ANSTOAQWA, Fname
, VertAxis
, Gc
, Rho
, HWL
, DiffKey
, SymxKey
, SymyKey
Creates an AQWA-LINE input file from the current Mechanical APDL model.
Fname
AQWA file name. Defaults to Jobname.
VertAxis
Axis in the vertical direction:
Y (or 2) | — | Global Y axis. |
Z (or 3) | — | Global Z axis (default). |
Gc
Gravitational acceleration. Defaults to 9.81.
Rho
Density of water. Defaults to 1025.0.
HWL
Waterline height in model coordinates. Defaults to 0.0.
DiffKey
Diffracting model key:
0 | — | Create a non-diffracting AQWA model. |
1 | — | Create a diffracting AQWA model (default). |
SymxKey
Key indicating if model is symmetric about the global XZ plane:
0 | — | No symmetry about XZ plane (default). |
1 | — | Use symmetry about XZ plane. Only include (or select) half the model. |
SymyKey
Key indicating if model is symmetric about the global YZ plane:
0 | — | No symmetry about YZ plane (default). |
1 | — | Use symmetry about YZ plane. Only include (or select) half the model. |
This command creates the input file Fname
.aqwa for the ANSYS Aqwa Multi-Body Hydrodynamics System for diffraction
analysis in AQWA-LINE from the model currently in the database, based
on the currently selected set of elements. The selected set must only
include the hull envelope; no internal structure should be selected.
There should be a line of nodes defined at the waterline. Only those elements that are entirely below the waterline will be specified as diffracting. If there are no waterline nodes, there will be no diffracting elements at the waterline, which will severely reduce the accuracy of the diffraction analysis.
The translator maps PLANE42, SHELL63, and SHELL181 elements to PANELs, and maps PIPE16 and PIPE59 elements to TUBEs. It does not recognize any other element types.
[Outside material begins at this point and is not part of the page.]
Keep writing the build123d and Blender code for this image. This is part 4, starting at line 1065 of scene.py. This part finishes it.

Any material or geometric properties can be used for the shell elements, as AQWA does not need any properties at all and the command does not use them. All the shell elements below the water must have their normals pointing outward.
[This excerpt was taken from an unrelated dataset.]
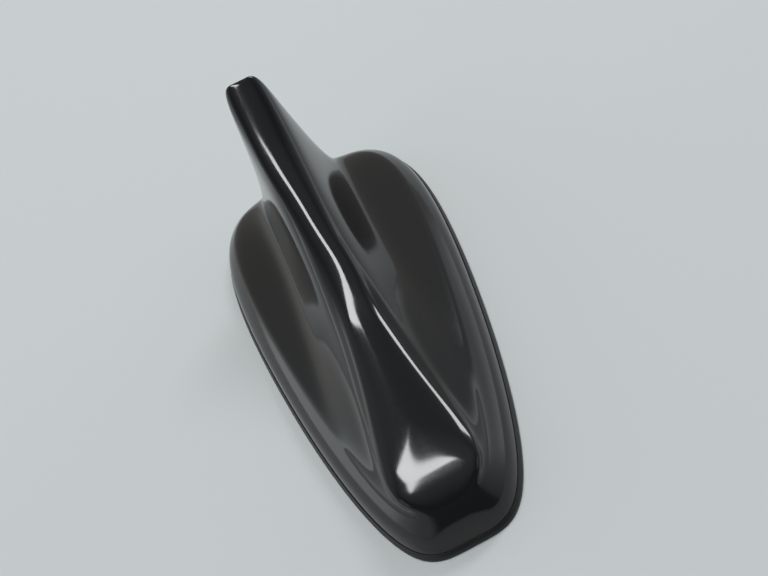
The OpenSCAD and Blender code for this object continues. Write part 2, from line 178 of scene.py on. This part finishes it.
def ridge_z(y):
    """The ridge falls from the tip in a slack line, and flattens at the knee towards the nose."""
    way = TIP_Y - y
    tip = soft_ramp(y - TIP_BEND_Y, TIP_BEND_SOFT) - (TIP_Y - TIP_BEND_Y)
    knee = soft_ramp(KNEE_Y - y, KNEE_SOFT)
    slack = FIN_H - FIN_SLOPE * way + FIN_SAG * way * way / 2
    return slack + KNEE_TURN * knee + TIP_TURN * tip


def crown_shift(y):
    """The crown of the ridge wanders a little to either side, as its highlight shows."""
    return sum(far * np.exp(-(((y - at) / long) ** 2)) for far, at, long in CROWN_SHIFTS)


def tip_share(y):
    """How far y lies in the part near the tip, where the ridge has a flat top that leans."""
    return 1 / (1 + np.exp((TIP_BEND_Y - y) / TIP_BEND_SOFT))


# A guide ring is (tail y, nose y, half widths, roundness, low height, shares of the rise).


def rim_ring(t, tail_in, nose_in, side_in, rounds, height, rise=LEVEL):
    """A ring that follows the outline on the roof, inset from it and t further inside."""
    return (TAIL_Y - t - tail_in, NOSE_Y + t + nose_in, RIM_W / 2 - t - side_in,
            rounds, height, rise)


def even_ring(t, inset, height):
    return rim_ring(t, inset, inset, inset, RIM_ROUND, height)


def fin_ring(t, ends, half, rounds, drop, rise):
    return (TAIL_Y - t - ends[0], NOSE_Y + t + ends[1],
            np.maximum(np.array(half) - t, THINNEST), rounds, DECK_H - drop - t, rise)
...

TUBE elements in AQWA have material density, outside diameter, wall thickness, added mass, and drag coefficients, so appropriate properties should be used in the ANSYS model. PIPE59 elements can have added mass and damping coefficients; these will be written to the file. The ANSYS program uses the inertia coefficient CM, whereas AQWA uses the added mass coefficient CA, where CM = (1 + CA). This correction is made automatically.
Documentation for legacy elements PIPE16, PLANE42, PIPE59, and SHELL63 appears in the Feature Archive. |
In AQWA the vertical axis is always the Z-axis. The command can convert a model built with either the Y or Z-axis vertical, but the X-axis must be horizontal and should preferably be along the fore/aft axis of the vessel. If the structure is symmetric and you wish to use the symmetry options, you must only select one half or one quarter of the model, as appropriate. If you model a complete vessel and specify X symmetry, the AQWA model will contain two sets of coincident elements.
If you are working from a model created for a structural analysis, it will probably be necessary to remesh the model as the structural mesh is most likely finer than needed for a diffraction analysis.
If you enter this command interactively (with the GUI active) and no data is provided for the command options, you will be prompted for their values.
You must verify the completeness and accuracy of the data written.
The file will specify restart stages 1-2 only. It has no options except REST, so AQWA may fail if any of the elements are badly shaped.
The total mass is obtained by integrating over the wetted surface area and adding the TUBE masses, so it should be reasonably accurate. However, the integration used is not as accurate as that in AQWA, so there may be a small difference between the weight and buoyancy, particularly if tubes represent a large portion of the model.
The position of the CG is unknown. A point mass is placed at the water-line above the CB, but you should change this to the correct position.
The moments of inertia are estimated based on the overall dimensions of the model and using standard formulae for a ship. You should change these to the correct values.
The maximum frequency is calculated from the maximum side length of the underwater elements. The range of frequencies runs from 0.1 rad/s to the calculated maximum, in steps of 0.1 rad/s.
The directions are in steps of 15° over a range that is determined by the symmetry you have specified, in accordance with the requirements of AQWA.